Corriere del Veneto (Padova e Rovigo)
Gassmann al Lido «Non odiare», film contro il razzismo
La mostra del Cinema L’attore protagonista di «Non odiare», film ambientato a Trieste
Èpiù facile odiare o non odiare? Alessandro Gassmann non ha dubbi: «È più difficile non odiare nella società di oggi. L’odio è stato legalizzato dalla rete, poi si sta trasferendo negli Stati Uniti, ma anche nel nostro Paese in maniera sempre più esplicita e invadente». Al Lido per presentare Non odiare, opera prima di Mauro Mancini in concorso alla Settimana della Critica, Gassmann nel film è Simone Segre, un medico ebreo in una Trieste vitrea, che scava un abisso dentro di sé rinunciando a salvare la vita a un uomo vittima di un incidente, perché sul petto ha tatuata una svastica. Lo spunto per film è un fatto di cronaca accaduto in Germania, con un medico che si era rifiutato di curare un paziente che aveva l’aquila nazista sul petto. Dal 10 settembre sarà nelle sale.
Gassmann, è ancora così importante parlare di razzismo al cinema?
«Certo che lo è. E mi fa abbastanza impressione essere qui a Venezia a presentare un film sul razzismo e l’intolleranza a 82 anni esatti dalle leggi razziali, se penso alla devastazione che hanno portato e alla mostruosità della loro portata».
Come in altri film della Mostra, anche qui c’è il tema del rapporto padre-figlio.
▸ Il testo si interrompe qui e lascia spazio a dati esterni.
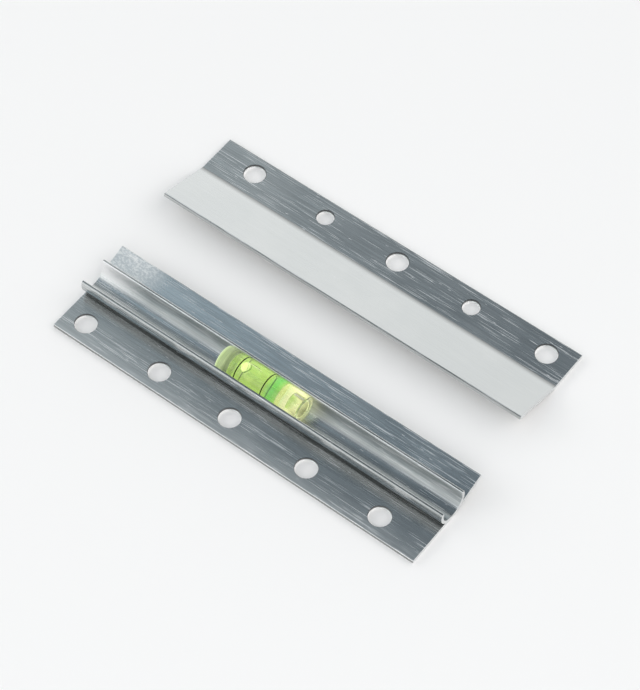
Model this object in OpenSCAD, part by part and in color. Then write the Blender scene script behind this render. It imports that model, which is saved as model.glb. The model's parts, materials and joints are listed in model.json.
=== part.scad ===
// Two-rail French cleat hanger with a level vial.
// Both rails lie side by side on their flat screw flanges, with their hook flanges raised.
// X runs along the rails, Y across them and Z up. The origin is the middle of the
// rectangle that the pair covers, on the surface that it lies on. All sizes are in millimetres.

/* [Rails] */
// Length of both rails
rail_len = 152.4; // [120:0.1:240]
// Thickness of the metal
sheet_t = 1.6; // [1.2:0.1:2.2]
// Angle that a hook flange rises from its screw flange, in degrees
hook_angle = 18; // [12:1:26]
// Inner radius of the bend between the two flanges
bend_r = 2; // [1:0.1:3]
// Radius of the long edges
edge_r = 0.3; // [0.1:0.05:0.5]

/* [Wall rail] */
// Width of the screw flange, from its edge to the bend
wall_screw_w = 21.2; // [20:0.1:28]
// Width of the hook flange, from the bend to its edge
wall_hook_w = 16.3; // [12:0.1:24]

/* [Frame rail] */
// Width of the screw flange, from its edge to the bend
frame_screw_w = 15.4; // [14:0.1:24]
// Width of the hook flange, from the bend to its edge
frame_hook_w = 21.7; // [14:0.1:30]

/* [Screw holes] */
// Diameter of the large screw holes, in both rails
large_hole_d = 8; // [5:0.1:9]
// Diameter of the small screw holes, in the frame rail
small_hole_d = 6.4; // [4:0.1:8]
// Least distance from a hole's centre to the far end of its rail
hole_end_margin = 8; // [6:0.5:12]
// Wall rail: first hole from the end of the rail
wall_hole_first = 8.6; // [7:0.1:16]
// Wall rail: distance between every other hole
wall_hole_pitch = 62.6; // [50:0.1:75]
// Wall rail: distance from the first hole to the second
wall_hole_step = 32.3; // [26:0.1:36]
// Wall rail: row of holes from the edge of the screw flange
wall_hole_edge = 7; // [6:0.1:9]
// Frame rail: first hole from the end of the rail
frame_hole_first = 16.6; // [8:0.1:24]
// Frame rail: distance between neighbouring holes
frame_hole_pitch = 31.45; // [25:0.05:38]
// Frame rail: row of holes from the edge of the screw flange
frame_hole_edge = 6.9; // [6:0.1:8]

/* [Vial channel] */
// Inner diameter of the channel that holds the vial
channel_d = 10.4; // [9:0.1:12]
// Wall of the channel
channel_wall = 1.25; // [1:0.05:1.6]
// Height of the lip tips above the channel's axis
lip_rise = 2.4; // [1.6:0.1:3]
// How far the round lip tips stand proud of the channel's wall, to grip the vial
lip_bead = 0.05; // [0.02:0.01:0.08]

/* [Vial] */
// Gap all round between the vial and its channel
vial_clear = 0.1; // [0.05:0.05:0.3]
// Length of the vial
vial_len = 34; // [30:0.1:45]
// Place of the vial's middle along the rail, from the middle of the rail
vial_shift = -2.2; // [-30:0.1:30]
// Wall of the vial around its chamber
vial_wall = 1.5; // [1:0.1:2]
// Thickness of the vial's closed end
vial_end_wall = 4.4; // [3:0.1:6]
// Length of the plug that closes the other end
plug_len = 8.8; // [7:0.1:10]
// Distance that the plug sits back from the mouth of the vial
plug_inset = 0.3; // [0.1:0.1:0.6]
// Step from the chamber out to the plug's seat
plug_step = 0.6; // [0.3:0.1:0.8]
// Gap between the plug and its seat
plug_clear = 0.02; // [0.01:0.01:0.05]
// Thickness of the plug's closed face
plug_face = 3.8; // [2:0.1:4]
// Wall of the plug round its recess
plug_wall = 1.2; // [0.8:0.1:1.6]

/* [Liquid and rings] */
// Gap between the liquid and the chamber
fluid_clear = 0.02; // [0.01:0.01:0.05]
// Length of the air bubble
bubble_len = 8.6; // [5:0.1:10]
// Diameter of the air bubble
bubble_d = 3.6; // [2:0.1:4.4]
// Film of liquid above the bubble
bubble_film = 0.1; // [0.05:0.05:0.3]
// Place of the bubble's middle along the vial, from the middle between the rings
bubble_shift = -1; // [-2:0.1:1.2]
// Distance between the middles of the two rings
ring_gap = 11.2; // [9:0.1:13]
// Place of the middle between the rings, from the closed end of the vial
ring_mid = 13.6; // [12:0.1:15]
// Width of a ring along the vial
ring_w = 0.4; // [0.2:0.05:0.8]
// Depth of the groove that holds a ring
ring_depth = 0.15; // [0.1:0.05:0.3]
// Gap between a ring and its groove
ring_clear = 0.01; // [0.005:0.005:0.02]

/* [Layout] */
// Clear gap between the two rails as they lie
rail_gap = 24.6; // [5:0.1:60]
// Distance that the frame rail lies back along the wall rail
rail_stagger = 2.1; // [0:0.1:10]

/* [Hidden] */
$fn = 96;
cut = 0.5;

aluminium = [0.56, 0.59, 0.63];
clear_green = [0.78, 0.93, 0.55, 0.35];
pale_yellow = [0.90, 0.95, 0.60, 0.5];
fluid_green = [0.45, 0.85, 0.10, 0.7];
ring_black = [0.03, 0.03, 0.03];

outer_bend_r = bend_r + sheet_t;
channel_r = channel_d / 2;
channel_outer_r = channel_r + channel_wall;
channel_mid_r = channel_r + channel_wall / 2;
channel_z = sheet_t + channel_r;
// The channel stands over the corner that the two outer faces would meet at.
channel_y = outer_bend_r * tan(hook_angle / 2);
tip_r = channel_wall / 2 + lip_bead;
tip_angle = asin((lip_rise - tip_r) / channel_mid_r);

// How far a hook flange of the given width reaches past the start of the bend.
function hook_reach(width) =
    (outer_bend_r - edge_r) * sin(hook_angle) + (width - edge_r) * cos(hook_angle) + edge_r;

pair_len = rail_len + rail_stagger;
pair_width = wall_screw_w + hook_reach(wall_hook_w) + rail_gap + hook_reach(frame_hook_w) + frame_screw_w;
wall_x = -pair_len / 2 + rail_stagger;
frame_x = -pair_len / 2;
wall_bend_y = -pair_width / 2 + wall_screw_w;
frame_bend_y = pair_width / 2 - frame_screw_w;

last_hole = rail_len - hole_end_margin;
wall_holes = concat(
    [for (x = [wall_hole_first : wall_hole_pitch : last_hole]) x],
    [for (x = [wall_hole_first + wall_hole_step : wall_hole_pitch : last_hole]) x]);
frame_large_holes = [for (x = [frame_hole_first : 2 * frame_hole_pitch : last_hole]) x];
frame_small_holes = [for (x = [frame_hole_first + frame_hole_pitch : 2 * frame_hole_pitch : last_hole]) x];

vial_r = channel_r - vial_clear;
vial_x = wall_x + rail_len / 2 + vial_shift - vial_len / 2;
vial_y = wall_bend_y + channel_y;
chamber_r = vial_r - vial_wall;
plug_seat_r = chamber_r + plug_step;
plug_start = vial_len - plug_inset - plug_len;
plug_r = plug_seat_r - plug_clear;
fluid_r = chamber_r - fluid_clear;
fluid_len = plug_start - vial_end_wall - 2 * fluid_clear;
bubble_r = bubble_d / 2;
groove_r = vial_r - ring_depth;
ring_places = [ring_mid - ring_gap / 2, ring_mid + ring_gap / 2];

// The corner to take off a strip that lies left of and above the origin, to round it.
module corner_cut() {
    difference() {
        translate([-edge_r, -cut]) square([edge_r + cut, edge_r + cut]);
        translate([-edge_r, edge_r]) circle(edge_r);
    }
}

// Rounds both corners of a strip's end: the end's lower corner is at the origin.
module end_cuts() {
    corner_cut();
    translate([0, sheet_t]) mirror([0, 1]) corner_cut();
}

// A bent strip in section. The bend starts at the origin, and its centre is straight above that.
module strip_section(screw_w, hook_w) {
    along = [cos(hook_angle), sin(hook_angle)];
    across = [-sin(hook_angle), cos(hook_angle)];
    centre = [0, outer_bend_r];
    hook_end = centre - outer_bend_r * across + hook_w * along;
    outer_corner = [outer_bend_r * tan(hook_angle / 2), 0];
    inner_corner = [bend_r * tan(hook_angle / 2), sheet_t];
    difference() {
        polygon([[-screw_w, 0], outer_corner, hook_end, hook_end + sheet_t * across,
            inner_corner, [-screw_w, sheet_t]]);
        translate([-screw_w, 0]) mirror([1, 0]) end_cuts();
        translate(hook_end) rotate(hook_angle) end_cuts();
        difference() {
            polygon([centre, [0, -cut], outer_corner - 2 * cut * across, centre - (outer_bend_r + cut) * across]);
            translate(centre) circle(outer_bend_r);
        }
    }
    difference() {
        polygon([centre, [0, sheet_t], inner_corner, centre - bend_r * across]);
        translate(centre) circle(bend_r);
    }
}

// The channel's outer shape in section, filled, and open above its lips.
module channel_body_section() {
    far = 2 * channel_outer_r;
    side = far * cos(tip_angle);
    rise = far * sin(tip_angle);
    difference() {
        circle(channel_outer_r);
        polygon([[0, 0], [side, rise], [side, far], [-side, far], [-side, rise]]);
    }
}

// The wall rail's section: the bent strip, the channel on it and the two round lip tips.
module wall_section() {
    difference() {
        union() {
            strip_section(wall_screw_w, wall_hook_w);
            translate([channel_y, channel_z]) channel_body_section();
        }
        translate([channel_y, channel_z]) circle(channel_r);
    }
    for (side = [-1, 1])
        translate([channel_y + side * channel_mid_r * cos(tip_angle), channel_z + channel_mid_r * sin(tip_angle)])
            circle(tip_r);
}

// Draws a section in Y and Z along the whole rail, from X = 0.
module along_rail() {
    rotate([90, 0, 90]) linear_extrude(rail_len) children();
}

// Screw holes through a flat flange, at the given places along the rail.
module screw_holes(places, diameter, y) {
    for (x = places)
        translate([x, y, -cut]) cylinder(d = diameter, h = sheet_t + 2 * cut);
}

module wall_rail() {
    color(aluminium) translate([wall_x, wall_bend_y, 0]) difference() {
        along_rail() wall_section();
        screw_holes(wall_holes, large_hole_d, wall_hole_edge - wall_screw_w);
    }
}

module frame_rail() {
    color(aluminium) translate([frame_x, frame_bend_y, 0]) difference() {
        along_rail() mirror([1, 0]) strip_section(frame_screw_w, frame_hook_w);
        screw_holes(frame_large_holes, large_hole_d, frame_screw_w - frame_hole_edge);
        screw_holes(frame_small_holes, small_hole_d, frame_screw_w - frame_hole_edge);
    }
}

// Puts a shape drawn upwards along Z onto the vial's axis, at a distance from its closed end.
module on_vial(distance) {
    translate([vial_x + distance, vial_y, channel_z]) rotate([0, 90, 0]) children();
}

module vial_barrel() {
    color(clear_green) difference() {
        on_vial(0) cylinder(r = vial_r, h = vial_len);
        on_vial(vial_end_wall) cylinder(r = chamber_r, h = vial_len);
        on_vial(plug_start) cylinder(r = plug_seat_r, h = vial_len);
        for (place = ring_places)
            on_vial(place - ring_w / 2) difference() {
                cylinder(r = vial_r + cut, h = ring_w);
                translate([0, 0, -cut]) cylinder(r = groove_r, h = ring_w + 2 * cut);
            }
    }
}

module vial_plug() {
    color(pale_yellow) difference() {
        on_vial(plug_start) cylinder(r = plug_r, h = plug_len);
        on_vial(plug_start + plug_face) cylinder(r = plug_r - plug_wall, h = plug_len);
    }
}

module vial_fluid() {
    color(fluid_green) difference() {
        on_vial(vial_end_wall + fluid_clear) cylinder(r = fluid_r, h = fluid_len);
        on_vial(ring_mid + bubble_shift - bubble_len / 2)
            translate([-(fluid_r - bubble_film - bubble_r), 0, 0]) bubble();
    }
}

// The air bubble: a round-ended rod.
module bubble() {
    translate([0, 0, bubble_r]) {
        cylinder(r = bubble_r, h = bubble_len - bubble_d);
        sphere(bubble_r);
        translate([0, 0, bubble_len - bubble_d]) sphere(bubble_r);
    }
}

module ring(place) {
    color(ring_black) on_vial(place - ring_w / 2 + ring_clear) difference() {
        cylinder(r = vial_r, h = ring_w - 2 * ring_clear);
        translate([0, 0, -cut]) cylinder(r = groove_r + ring_clear, h = ring_w + 2 * cut);
    }
}

wall_rail();
frame_rail();
vial_barrel();
vial_plug();
vial_fluid();
ring(ring_places[0]);  // ring_left
ring(ring_places[1]);  // ring_right
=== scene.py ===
"""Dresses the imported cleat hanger: two mill-finish aluminium rails, a level vial and a pale studio."""

import json
import math

import bmesh
import bpy
from bpy.props import FloatProperty, FloatVectorProperty, IntProperty, PointerProperty
from bpy.types import Operator, Panel, PropertyGroup
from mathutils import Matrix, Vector


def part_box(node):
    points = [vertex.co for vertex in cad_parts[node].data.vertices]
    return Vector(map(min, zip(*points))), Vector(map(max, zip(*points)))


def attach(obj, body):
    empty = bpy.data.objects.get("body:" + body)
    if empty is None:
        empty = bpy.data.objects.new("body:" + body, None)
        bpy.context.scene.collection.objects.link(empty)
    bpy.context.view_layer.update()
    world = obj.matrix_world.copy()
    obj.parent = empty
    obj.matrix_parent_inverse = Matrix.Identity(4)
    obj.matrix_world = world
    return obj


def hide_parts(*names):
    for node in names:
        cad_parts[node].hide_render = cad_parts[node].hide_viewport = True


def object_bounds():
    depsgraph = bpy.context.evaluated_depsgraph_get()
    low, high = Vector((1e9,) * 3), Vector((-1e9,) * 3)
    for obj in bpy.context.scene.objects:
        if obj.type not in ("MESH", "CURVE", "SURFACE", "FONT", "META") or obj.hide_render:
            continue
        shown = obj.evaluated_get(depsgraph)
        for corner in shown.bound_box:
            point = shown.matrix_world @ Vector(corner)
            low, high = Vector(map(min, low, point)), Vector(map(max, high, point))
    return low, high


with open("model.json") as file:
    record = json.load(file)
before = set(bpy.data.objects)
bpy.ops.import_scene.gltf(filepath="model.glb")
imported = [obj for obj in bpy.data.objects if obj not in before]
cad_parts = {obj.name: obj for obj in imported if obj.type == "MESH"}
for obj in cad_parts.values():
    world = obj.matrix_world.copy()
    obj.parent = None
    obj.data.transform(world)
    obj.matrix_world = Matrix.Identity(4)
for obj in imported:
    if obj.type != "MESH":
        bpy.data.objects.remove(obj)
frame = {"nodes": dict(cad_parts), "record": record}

bl_info = {
    "name": "Cleat hanger looks",
    "version": (1, 0, 0),
    "blender": (4, 5, 0),
    "location": "3D View > Sidebar > Hanger",
    "description": "Builds the aluminium rails, the level vial and the studio around the packed hanger",
    "category": "Object",
}

MM = 0.001
CAD_LOW, CAD_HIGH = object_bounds()
BODY = "root"
MOUNTS = {mount["name"]: mount for mount in frame["record"]["mounts"]}


def box_size(node):
    """Lowest corner and size of a CAD node, in metres."""
    low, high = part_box(node)
    return low, high - low


def mount_place(name):
    """Middle of a mount, in metres."""
    return Vector(MOUNTS[name]["pos_m"])


def mount_size(name, key):
    """A size of a mount, in metres."""
    return MOUNTS[name]["dims"][key] * MM


HOOK_RISE = math.asin(abs(MOUNTS["wall_hook"]["axis"][1]))
SHEET = mount_size("wall_centre_hole", "length_mm")
BARREL_LOW, BARREL_SIZE = box_size("vial_barrel")
BARREL_RADIUS = BARREL_SIZE.z / 2
AXIS_Y = BARREL_LOW.y + BARREL_RADIUS
AXIS_Z = BARREL_LOW.z + BARREL_RADIUS
STOPPER_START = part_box("vial_plug")[0].x - BARREL_LOW.x


# Settings


def length(name, description, default):
    """A length that the panel shows in the scene's unit."""
    return FloatProperty(
        name=name, description=description, default=default, min=0, unit="LENGTH", subtype="DISTANCE"
    )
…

«Mio padre nel film è un ebreo deportato nei campi di concentramento. Dentro ci ho messo un po’ della mia storia: mio padre era ebreo da parte di madre; mia nonna dovette cambiare il suo cognome da Ambron a Ambrosi; mio padre si salvò e salvò la famiglia essenzialmente perché era nazionale di pallacanestro e sappiamo quanto il regime apprezzasse la prestanza fisica della razza italica, ma mio padre si è portato dietro per tutta la vita il terrore di quello che visse in quel periodo: non ne parlava e quando fu costretto a mettersi la kippah al matrimonio di mia sorella Vittoria, fu come levare finalmente un velo di paura di dare troppo nell’occhio, perché in automatico gli entrava la pau
ra di essere scoperto come diverso, pericoloso, da eliminare».
Trieste non è stata scelta a caso.
«È una città che ha vissuto l’odio sulla sua pelle, sia da una parte che dall’altra. Credo fosse la città ideale per questo film. È una città che aveva i colori e i silenzi, le ombre che Mauro racconta nella sua storia. Abbiamo lavorato benissimo con la film commission del Friuli-venezia Giulia, era una troupe mista italo-polacca. Trieste ci ha regalato veramente l’atmosfera giusta per raccontare la nostra storia».
Nel film anche il figlio della vittima ha il tatuaggio di una svastica. I giovani si possono salvare dall’odio?
«Si potranno salvare se reagiranno in maniera molto più evidente di quanto non stiano facendo adesso. Penso a Greta Thunberg: la sua reazione ha portato a grandi movimenti. Sicuramente non è sufficiente. E lo dice uno che si occupa di cambiamenti climatici in maniera quasi maniacale. Quello sarà il cambiamento da fare. I giovani devono capire che possono essere meglio di come vengono descritti e sono molto più forti loro».
Lei quell’uomo l’avrebbe salvato?
«Due cugine di mia nonna furono deportate e uccise nei cambi di concentramento. Dentro di me ho una forma di odio nei confronti del nazismo e del razzismo. Ma probabilmente l’avrei salvato. Non odiare sarebbe un bell’undicesimo comandamento».